More than half of America’s rivers and streams are now unable to support life after decades of pollution, it was revealed yesterday.
The bulk of the damage has been done by agricultural fertilizers such as phosphorus and nitrogen washing from fields into waterways.
In total, 55 per cent of rivers and streams were classified by the Environmental Protection Agency as being ‘poor’, with only a fifth in good health.
The agency sampled nearly 2,000 locations in 2008 and 2009 – from rivers as large as the Mississippi River to streams small enough for wading.
The study found more than 55 per cent of them in poor condition, 23 per cent in fair shape, and 21 per cent in good biological health.
The most widespread problem is high levels of nutrient pollution, caused by phosphorus and nitrogen washing into rivers and streams from farms, cities, and sewers.
High levels of phosphorus – a common ingredient in detergents and fertilizers – are found in 40 per cent of rivers and streams.

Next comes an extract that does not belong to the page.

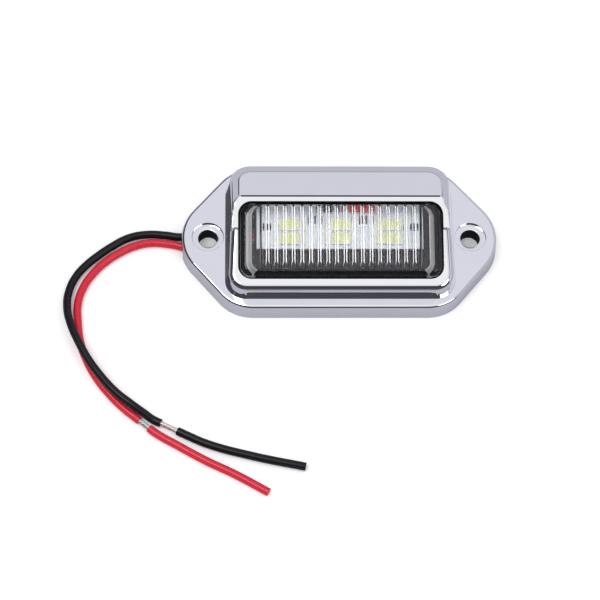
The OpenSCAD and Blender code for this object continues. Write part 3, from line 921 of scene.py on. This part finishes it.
class LAMP_OT_housing(bpy.types.Operator):
    """Model the chromed housing: flange, box with its hood and rim, window, holes and hollow back"""

    bl_idname = "lamp.housing"
    bl_label = "Housing"

    def execute(self, context):
        piece = self.flange()
        paint(piece, HOUSING_SLOTS)
        combine(piece, self.box(), "UNION")
        self.foot(piece)
        self.holes(piece)
        self.hollow(piece)
        polish(piece)
        settle(piece, "chrome_plastic", "housing")
        return {"FINISHED"}

    def flange(self):
        """Pointed plate with a rounded upper edge and a foot that spreads a little."""
        piece = plate("housing_shell", flange_outline(), 0, FLANGE_H)
        round_edges(piece, level(FLANGE_H), FLANGE_EDGE)
        mesh = edit(piece)
        for vertex in mesh.verts:
            if near(vertex.co.z, 0):
                vertex.select_set(True)
        bpy.ops.transform.resize(value=FOOT_SPREAD, center_override=(0, 0, 0))
        leave()
        return piece

    def box(self):
        """Box with leaning walls: the hood's block crossed with the block of the window's front."""
        ridge = ridge_place()
        box = self.hood(ridge)
        combine(box, self.front(), "INTERSECT")

        def on_lip(edge):
            """Sharp edges of the lip, which lie one step out of the window's face."""
            level_ends = all(near(out_of_face(v.co), HOOD_STEP) for v in edge.verts)
            return level_ends and edge.calc_face_angle(0) > 0.3
        round_edges(box, on_lip, 0.28, 4, clamp=False)
        self.window(box)
        self.crease(box, ridge)
        return box

    def crease(self, box, ridge):
        """Fine groove where the hood's panel meets the lip; its faces are painted black, a painted shade
        for the dark line of the crease.
        """
        behind, below = 0.05, 0.1
        deselect()
        bpy.ops.mesh.primitive_cylinder_add(
            vertices=24, radius=CREASE_R * MM, depth=CREASE_L * MM, rotation=(0, math.pi / 2, 0),
            location=(0, (ridge.y + behind) * MM, (ridge.z - below) * MM))
        bpy.ops.object.transform_apply(location=True, rotation=True, scale=True)
        groove = bpy.context.object
        # painted shade: the groove's faces get black plastic to stand for the shade in the crease
        self.bare(groove)
        combine(box, groove, "DIFFERENCE")

    def hood(self, ridge):
        """Leaning walls up to a sloping edge, then a wide chamfer up to the hood's panel."""
        foot_z, lean_h = 3.9, 18.1
        rear_y, rear_z, rise = 16.75, 10.8, 0.22
        base = round_rectangle(28.35, -17.2, 17.2, 5, rear_radius=5.6)
        lean = round_rectangle(25.15, -15.6, 16.5, 4, rear_radius=4.6)
        panel = round_rectangle(24.9, -14, 13.9, 3.3)

        def edge_z(y):
            """Height of the walls' upper edge."""
            return rear_z + (rear_y - y) * rise

        def panel_z(y):
            """Height of the hood's panel, which falls to the rear."""
            return ridge.z - (y - ridge.y) * math.tan(HOOD_FALL)
        walls = []
        for (x, y), (top_x, top_y) in zip(base, lean):
            share = (edge_z(y) - foot_z) / lean_h
            y += (top_y - y) * share
            walls.append((x + (top_x - x) * share, y, edge_z(y)))
        top = [(x, y, panel_z(y)) for x, y in panel]
        box = loft("box", [(x, y, foot_z) for x, y in base], walls, top)
        round_edges(box, along(edge_z), 0.7, clamp=False)
        round_edges(box, along(panel_z), 0.3, 4, clamp=False)
        return box

    def front(self):
        """Block under the window's plane, its border rounded, and a wedge one step higher at the hood."""
        upper, lower = round_rectangle(27.35, 0.75, 60, 4.4), round_rectangle(34.85, -11, 68, 10)
        front = loft("front", [(x, y, -30) for x, y in lower], [(x, y, 0) for x, y in upper])
        round_edges(front, level(0), 1.35, 8)
        taper_per_metre = 1.54
        for vertex in front.data.vertices:
            vertex.co.x *= 1 - taper_per_metre * vertex.co.y
        step = [(15.3, -4), (15.45, -0.3), (15.9, HOOD_STEP), (50, HOOD_STEP), (50, -4)]
        combine(front, bar("wedge", step, 36), "UNION")
        on_slope(front, 0, 0, 0)
        return front

    def window(self, box):
        """Cut the window, with walls of bare plastic, and round its edge in the face."""
        cutter = plate("window", window_outline(0, WINDOW_MID), -6, 6)
        on_slope(cutter, 0, 0, 0)
        paint(box, HOUSING_SLOTS)
        self.bare(cutter)
        combine(box, cutter, "DIFFERENCE")
        out = on_face(0, 0, 1) - on_face(0, 0, 0)
        out.normalize()

        def at_window(edge):
            """Edges where a wall of the cut meets the face."""
            turn = [abs(face.normal.dot(out)) for face in edge.link_faces]
            high = min(v.co.z for v in edge.verts) > 8 * MM
            return high and len(turn) == 2 and max(turn) > 0.98 and min(turn) < 0.02
        round_edges(box, at_window, 0.35, 4)

    def foot(self, piece):
        """Fillet where the box grows out of the flange."""
        def beside_box(place):
            """Whether a point lies no further out than the box's foot, seen from above."""
            return abs(place.x) < 28.5 * MM and -17.8 * MM < place.y < 17.3 * MM
        round_edges(piece, lambda e: level(FLANGE_H)(e) and all(beside_box(v.co) for v in e.verts), 0.6)

    def holes(self, piece):
        """Drill each screw hole with its round seat; the bore itself is bare plastic."""
        profile = (
            (BORE_R, -1), (BORE_R, SEAT_H - 0.12), (BORE_R + 0.03, SEAT_H - 0.03), (BORE_R + 0.12, SEAT_H),
            (SEAT_R, SEAT_H), (SEAT_R, FLANGE_H - 0.14), (SEAT_R + 0.04, FLANGE_H - 0.04),
            (SEAT_R + 0.15, FLANGE_H + 0.03), (SEAT_R + 0.15, 6))
        drill = loft("drill", *[[(x, y, z) for x, y in circle(radius)] for radius, z in profile])
        paint(drill, HOUSING_SLOTS, lambda face: int(face.center.z < 4 * MM))
        for side, cutter in zip((-1, 1), copies(drill, ["drill"] * 2)):
            combine(piece, shift(cutter, side * HOLE_X), "DIFFERENCE")

    def bare(self, cutter):
        """Faces that this cutter leaves are black plastic: bare plastic where only the outside is plated,
        and painted shade where the cutter is the hood's crease.
        """
        paint(cutter, HOUSING_SLOTS, lambda face: 1)

    def hollow(self, piece):
        """Take out the back: the skirt's inside round the screw tubes, the box's inside and the notch."""
        back = plate("back", flange_outline(-SKIRT_WALL), -1, UNDER_PLATE)
        tubes = copies(plate("tube", circle(TUBE_R), -2, 5), ["tube"] * 2)
        for side, tube in zip((-1, 1), tubes):
            combine(back, shift(tube, side * HOLE_X), "DIFFERENCE")
        inside = plate("inside", round_rectangle(25.95, -16.1, 15.5, 3.6), 2.9, 22)
        combine(inside, self.inside_view(), "INTERSECT")
        for cutter in (back, inside):
            self.bare(cutter)
            combine(piece, cutter, "DIFFERENCE")
        notch = [(-42, -3.45), (-36, -3.45), (-36, 4.15), (-42, 4.15)]
        combine(piece, plate("notch", notch, -1, NOTCH_H), "DIFFERENCE")

    def inside_view(self):
        """Side view of the box's inside: under the window's rim, then under the hood's panel."""
        slope = math.tan(bpy.context.scene.lamp_sizes.face_tilt)
        face, ridge = on_face(0, 0, 0) / MM, ridge_place()
        low, front, step, bend, rear, end = 1, -20, 6.46, 13.7, 15.5, 20
        rear_drop, end_drop = 1.6, 2

        def rim(y):
            """Height under the window's rim."""
            return face.z + (y - face.y) * slope - RIM_T

        def panel(y):
            """Height under the hood's panel."""
            return ridge.z - (y - ridge.y) * math.tan(HOOD_FALL) - HOOD_T
        side = [
            (front, low), (front, rim(front)), (step, rim(step)), (step, panel(step)), (bend, panel(bend)),
            (rear, panel(rear) - rear_drop), (end, panel(rear) - end_drop), (end, low)]
        return bar("inside_view", side, 40)


class LAMP_OT_kept_nodes(bpy.types.Operator):
    """Give the CAD nodes that stay their finishes"""

    bl_idname = "lamp.kept_nodes"
    bl_label = "Kept nodes"

    def execute(self, context):
        for row in frame["record"]["subparts"]:
            node = bpy.data.objects.get(row["node"])
            if node is None:
                raise RuntimeError("no object for node " + row["node"])
            node.data.materials.clear()
            node.data.materials.append(finish_of(row["material_slot"]))
        return {"FINISHED"}


SKY = (
    (0.0, (0.03, 0.03, 0.034)), (0.05, (0.05, 0.05, 0.055)), (0.08, (0.5, 0.5, 0.56)),
    (0.44, (0.7, 0.7, 0.78)), (0.58, (0.78, 0.78, 0.85)), (0.63, (0.1, 0.1, 0.11)), (0.7, (0.1, 0.1, 0.11)),
    (0.76, (0.76, 0.76, 0.83)), (0.9, (0.78, 0.78, 0.86)), (0.955, (0.85, 0.85, 0.9)),
    (0.985, (0.98, 0.98, 1.0)),
)


class LAMP_OT_stage(bpy.types.Operator):
    """Set up the floor, the white surroundings and the soft lamps"""

    bl_idname = "lamp.stage"
    bl_label = "Studio"

    def execute(self, context):
        self.world(context)
        self.floor()
        self.lamp("key", (-0.35, -0.1, 0.9), 0.5, 2.4)
        self.lamp("fill", (0.55, -0.45, 0.7), 0.5, 1.2)
        context.scene.view_settings.view_transform = "Standard"
        return {"FINISHED"}

    def world(self, context):
        """White to the camera and through the lens; in the chrome a pale room with a dark horizon."""
        world = bpy.data.worlds.new("studio")
        context.scene.world = world
        world.use_nodes = True
        room = Finish.of_tree(world.node_tree)
        way = room.add("ShaderNodeTexCoord", output=0)
        x, y, z = (room.add("ShaderNodeSeparateXYZ", {}, {0: way}, output=axis) for axis in range(3))
        height = room.add("ShaderNodeValToRGB", {"stops": SKY}, {0: z})
        front = (
            room.above(y * -1.0, 0.3, 0.1) * room.above(z, 0.12, 0.06)
            * room.above(z * -1.0, -0.88, 0.06))
        left = (
            room.above(x * -1.0, 0.2, 0.1) * room.above(y, -0.4, 0.1) * room.above(z, 0.12, 0.06)
            * room.above(z * -1.0, -0.88, 0.05))
        dark = room.add("ShaderNodeMath", {"operation": "MAXIMUM"}, {0: front, 1: left})
        seen = room.blend(dark * 0.93, height, (0.02, 0.02, 0.024))
        shiny = room.add("ShaderNodeLightPath", output="Is Glossy Ray")
        camera = room.add("ShaderNodeLightPath", output="Is Camera Ray")
        through = room.add("ShaderNodeLightPath", output="Is Transmission Ray")
        white = room.add("ShaderNodeMath", {"operation": "MAXIMUM"}, {0: camera, 1: through})
        plain = room.blend(white, (0.8, 0.8, 0.81), (1.0, 1.0, 1.0))
        background = world.node_tree.nodes["Background"]
        room.set(background, {"Color": room.blend(shiny, plain, seen)})

    def floor(self):
        """Wide white floor, a little brighter to the camera and greyer in the chrome."""
        deselect()
        bpy.ops.mesh.primitive_circle_add(vertices=96, radius=4, fill_type="NGON", location=(0, 0, 0))
        floor = bpy.context.object
        floor.name = "floor"
        finish = Finish("floor", {"Roughness": 0.9, "Specular IOR Level": 0.0})
        seen = finish.add("ShaderNodeLightPath", output="Is Camera Ray")
        shiny = finish.add("ShaderNodeLightPath", output="Is Glossy Ray")
        finish.vary(Base_Color=finish.blend(shiny, (0.93, 0.93, 0.94), (0.5, 0.5, 0.56)))
        glow = finish.add("ShaderNodeEmission", {}, {"Color": (1, 1, 1, 1), "Strength": seen * 0.14})
        surface = Reading(finish, finish.shader.outputs[0])
        finish.finish_with(finish.add("ShaderNodeAddShader", {}, {0: surface, 1: glow}))
        floor.data.materials.append(finish.material)

    def lamp(self, name, place, size, power):
        """Round soft lamp that shines at the middle of the floor."""
        data = bpy.data.lights.new(name, "AREA")
        data.shape = "DISK"
        data.size = size
        data.energy = power
        light = bpy.data.objects.new(name, data)
        light.location = place
        light.rotation_euler = Vector(place).to_track_quat("Z", "Y").to_euler()
        bpy.context.collection.objects.link(light)


class LAMP_PT_panel(bpy.types.Panel):
    """Steps that dress the lamp, in their order"""

    bl_idname = "LAMP_PT_panel"
    bl_label = "Plate Lamp"
    bl_space_type = "VIEW_3D"
    bl_region_type = "UI"
    bl_category = "Plate Lamp"

    def draw(self, context):
        for step in STEPS:
            self.layout.operator(step.bl_idname)


STEPS = (
    LAMP_OT_camera, LAMP_OT_wires, LAMP_OT_leads, LAMP_OT_kept_nodes, LAMP_OT_housing, LAMP_OT_lens,
    LAMP_OT_lights, LAMP_OT_small_parts, LAMP_OT_stage,
)
GROUPS = (LampColours, LampSizes, LampStudio)


def register():
    for group in GROUPS:
        bpy.utils.register_class(group)
    for step in STEPS:
        bpy.utils.register_class(step)
    bpy.utils.register_class(LAMP_PT_panel)
    bpy.types.Scene.lamp_colours = bpy.props.PointerProperty(type=LampColours)
    bpy.types.Scene.lamp_sizes = bpy.props.PointerProperty(type=LampSizes)
    bpy.types.Scene.lamp_studio = bpy.props.PointerProperty(type=LampStudio)


def unregister():
    del bpy.types.Scene.lamp_studio
    del bpy.types.Scene.lamp_sizes
    del bpy.types.Scene.lamp_colours
    bpy.utils.unregister_class(LAMP_PT_panel)
    for step in reversed(STEPS):
        bpy.utils.unregister_class(step)
    for group in reversed(GROUPS):
        bpy.utils.unregister_class(group)


def main():
    register()
    for step in STEPS:
        group, name = step.bl_idname.split(".")
        getattr(getattr(bpy.ops, group), name)()


if __name__ == "__main__":
    main()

Another major problem is over-development, as land clearing and building along waterways increases erosion and flooding, allowing more pollutants to enter waters.

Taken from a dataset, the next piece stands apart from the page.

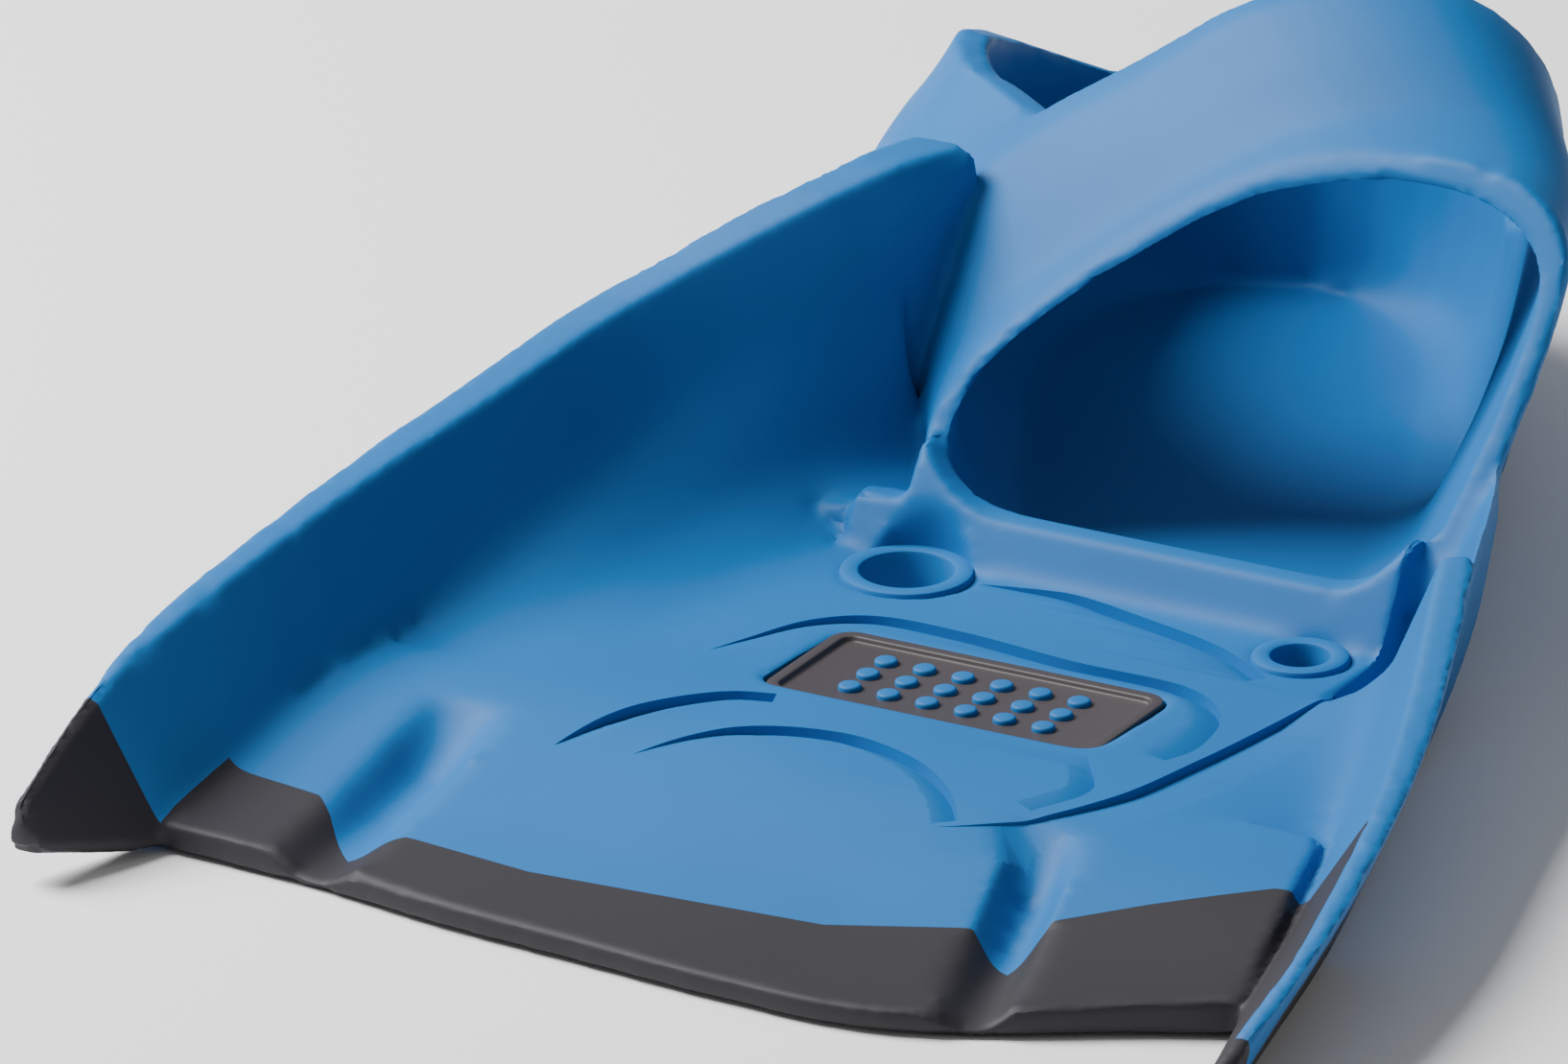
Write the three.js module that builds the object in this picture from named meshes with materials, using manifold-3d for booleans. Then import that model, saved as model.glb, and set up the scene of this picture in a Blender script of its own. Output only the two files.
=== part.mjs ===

‘This new science shows that America’s streams and rivers are under significant pressure,’ said Nancy Stoner, from the EPA’s water office.
‘We must continue to invest in protecting and restoring our nation’s streams and rivers as they are vital sources of our drinking water, provide many recreational opportunities, and play a critical role in the economy.’
Conditions are worse in the East, the report found. More than 70 per cent of streams and rivers from the Texas coast to the New Jersey coast are in poor shape.
Streams and rivers are healthiest in sparsely populated Western mountain areas, where only 26 per cent were classified as in poor condition.
The EPA also found some potential risks for human health. In 9 per cent of rivers and streams, bacteria exceeded thresholds thought to endanger health.
The toxic chemical mercury was found in fish along 13,000 miles of streams at levels exceeding health-based standards.
Mercury can enter the environment from coal-burning power plants and from burning hazardous wastes. The Obama administration finalized regulations to control mercury pollution from coal-burning power plants for the first time in late 2011.